2. Arçelik: "Arçelik demek yenilik demek, yenilik demek Arçelik demek."
3.  Coca-Cola: "Hayatın tadı."
4. Kalebodur: "Kalebodur, seramik budur."
5. Tokai: "Çakar çakmaz çakan çakmak."

Peki Slogan Nasıl Olmalı?

Sloganlar bahsettiğim gibi hedef kitle ile iletişimde önemli bir araç. "Creative Advertising" (Yaratıcı Reklamcılık) kitabının yazarı L. Whitter kitabında sloganın, ürün yada servisin değerini belirtmesi gerektiğini, marka mesajının hedef kitle tarafından algılanmasına yardımcı bir rol üstlenmesi gerektiğini söylüyor. Ayrıca slogan reklamlarda sürekli vurgulanmalı ve halkın hatırlamaktan keyif alacağı bir yapıda olması gerektiğini ekliyor.

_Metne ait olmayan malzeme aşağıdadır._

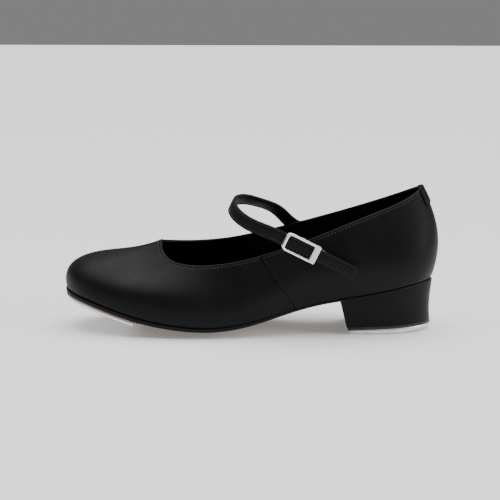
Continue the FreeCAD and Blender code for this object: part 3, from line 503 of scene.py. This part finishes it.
def sole_material():
    """Sole leather: blackened, burnished edge and, ahead of the heel, a scuffed tan underside."""
    material, tree, shader = new_material("sole_leather_look")
    where = object_position(tree)
    facing = tree.nodes.new("ShaderNodeNewGeometry")
    parts = tree.nodes.new("ShaderNodeSeparateXYZ")
    tree.links.new(facing.outputs["Normal"], parts.inputs["Vector"])
    grain = node(tree, "ShaderNodeTexNoise", Scale=700.0, Detail=6.0, Roughness=0.65)
    scuff = node(tree, "ShaderNodeTexNoise", Scale=60.0, Detail=5.0, Roughness=0.7)
    for made in (grain, scuff):
        tree.links.new(where, made.inputs["Vector"])
    tan = ramp(tree, scuff.outputs["Fac"], (0.16, 0.10, 0.06, 1), (0.36, 0.25, 0.16, 1), 0.3, 0.7)
    black = ramp(tree, scuff.outputs["Fac"], (0.0025, 0.0025, 0.0025, 1), (0.006, 0.0058, 0.0058, 1),
                 0.3, 0.7)
    under = node(tree, "ShaderNodeMapRange")
    under.inputs["From Min"].default_value = TAN_STARTS
    under.inputs["From Max"].default_value = TAN_FULL
    tree.links.new(parts.outputs["Z"], under.inputs["Value"])
    spot = tree.nodes.new("ShaderNodeSeparateXYZ")
    tree.links.new(where, spot.inputs["Vector"])
    ahead = node(tree, "ShaderNodeMath", operation="LESS_THAN")
    ahead.inputs[1].default_value = (HEEL_BREAST + HEEL_SLANT / 2 + CENTRE.x) * MM
    tree.links.new(spot.outputs["X"], ahead.inputs[0])
    bare = node(tree, "ShaderNodeMath", operation="MULTIPLY")
    tree.links.new(under.outputs["Result"], bare.inputs[0])
    tree.links.new(ahead.outputs["Value"], bare.inputs[1])
    mix = tree.nodes.new("ShaderNodeMix")
    mix.data_type = "RGBA"
    tree.links.new(bare.outputs["Value"], mix.inputs["Factor"])
    tree.links.new(black, mix.inputs[6])
    tree.links.new(tan, mix.inputs[7])
    tree.links.new(mix.outputs[2], shader.inputs["Base Color"])
    tree.links.new(ramp(tree, scuff.outputs["Fac"], 0.5, 0.75), shader.inputs["Roughness"])
    shader.inputs["Specular IOR Level"].default_value = SOLE_GLOSS
    bump_chain(tree, shader, ((grain.outputs["Fac"], 0.2, 0.00015), (scuff.outputs["Fac"], 0.15, 0.0005)))
    return material


LEATHER = leather("upper_leather_look", (0.0026, 0.0026, 0.0028, 1), (0.0046, 0.0046, 0.005, 1))
STRAP_LEATHER = leather("strap_leather_look", (0.003, 0.003, 0.0032, 1), (0.0055, 0.0055, 0.006, 1),
                        grain=1700.0)
THREAD = fibre("thread_look", (0.014, 0.014, 0.014, 1), (0.04, 0.04, 0.04, 1), 3000.0, (0.5, 0.7), 0.3)
LINING_LOOK = cloth("lining_look", (0.004, 0.004, 0.004, 1), (0.010, 0.010, 0.010, 1))
SOLE_LOOK = sole_material()
TAP_LOOK = metal("tap_metal_look", (0.70, 0.70, 0.70, 1), (0.86, 0.86, 0.86, 1), (0.3, 0.45), pits=0.12)
CHROME = metal("buckle_chrome_look", (0.80, 0.80, 0.81, 1), (0.95, 0.95, 0.96, 1), (0.06, 0.16),
               strength=0.03)
SATIN = metal("buckle_satin_look", (0.62, 0.62, 0.63, 1), (0.78, 0.78, 0.78, 1), (0.3, 0.42), strength=0.12)
STEEL = metal("screw_steel_look", (0.45, 0.45, 0.46, 1), (0.66, 0.66, 0.66, 1), (0.25, 0.45), strength=0.15)
BOARD = fibre("tap_board_look", (0.30, 0.19, 0.15, 1), (0.46, 0.32, 0.27, 1))
CARD = fibre("insole_board_look", (0.36, 0.27, 0.19, 1), (0.52, 0.41, 0.30, 1))
CORK = fibre("filler_look", (0.10, 0.06, 0.04, 1), (0.26, 0.17, 0.10, 1), 500.0)
WOOD = fibre("heel_wood_look", (0.42, 0.30, 0.19, 1), (0.60, 0.46, 0.31, 1), 300.0, (0.5, 0.7), 0.2)
RUBBER = fibre("lift_rubber_look", (0.010, 0.010, 0.010, 1), (0.020, 0.020, 0.020, 1), 1200.0,
               (0.5, 0.7), 0.2)
STIFF = fibre("stiffener_look", (0.55, 0.52, 0.46, 1), (0.72, 0.69, 0.62, 1), 1500.0)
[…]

En kısası en sağlıklısı - Mümkün olan en kısa ve sade ifade slogan için en sağlıklısı. "Just do it." ve "Connecting people" gibi markaları çağrıştıranlar en başarılı örnekler. 
Orjinal olmalı - "Yoksa siz hala annenizin margarinini mi kullanıyorsunuz?" Luna'nın Sana ile giriştiği rekabette orjinalliğini ortaya koymuştu.
Basit olmalı - Basit sloganlar, oluşturulması en zor olanlarıdır. "Bence BMC" yıllar öncesinden basit ve kolay hatırlanan bir slogan.
İnanılır olmalı - İnandırıcılığı olmayan bir sloganın etkisi de olmaz ama ABC "Farkı fiyatı." ile istediği etkiyi yaratmıştı.
Hatırlanabilir olmalı - Bunun için biraz kafiye gerekli aslında. "Sek süt için, içsek, büyüsek."
Marka ismini çağrıştırmalı - İdeal bir slogan marka ismini ya içermeli ya da markayı söylemeden çağrıştırmalı. "Aç kapa aç kapa Artema."
Ürünün ana özelliğini içermeli - Markanın ve ürünün tüketiciye sağlayacağı yararı anlatmalı slogan, "Tokai çakar çakmaz çakan çakmak" başarılı bir örnek.
Markayı farklılaştırmalı - "Kalebodur, seramik budur." vurguyu net bir şekilde yapıyor.
Olumlu duygular yaratmalı - Duygusallık sloganlarda vurgulanarak markanın sadece tüketim için olmadığı, insani yönlere de sahip olduğu ifade ediliyor. "Demirbank iyi günler diler." bir zamanlar bunu büyük bir sadelikle yapmıştı.
Markanın kişiliğini yansıtmalı - Markanın kişiliği tüketiciyle kurduğu iletişimde vurguladığı noktalardan oluşur. "Arçelik demek yenilik demek." sloganında yeniliği benimseyen kişiliğini vurguluyor.
Rekabetçi olmalı - Markalar sloganlarıyla kendilerini öyle bir ortaya koymalılar ki, rakiplere bu slogan üzerine söyleyecek söz bırakmamalı. "Bira bu kapağın altında." ile Efes Pilsen bunu yıllardır yapıyor.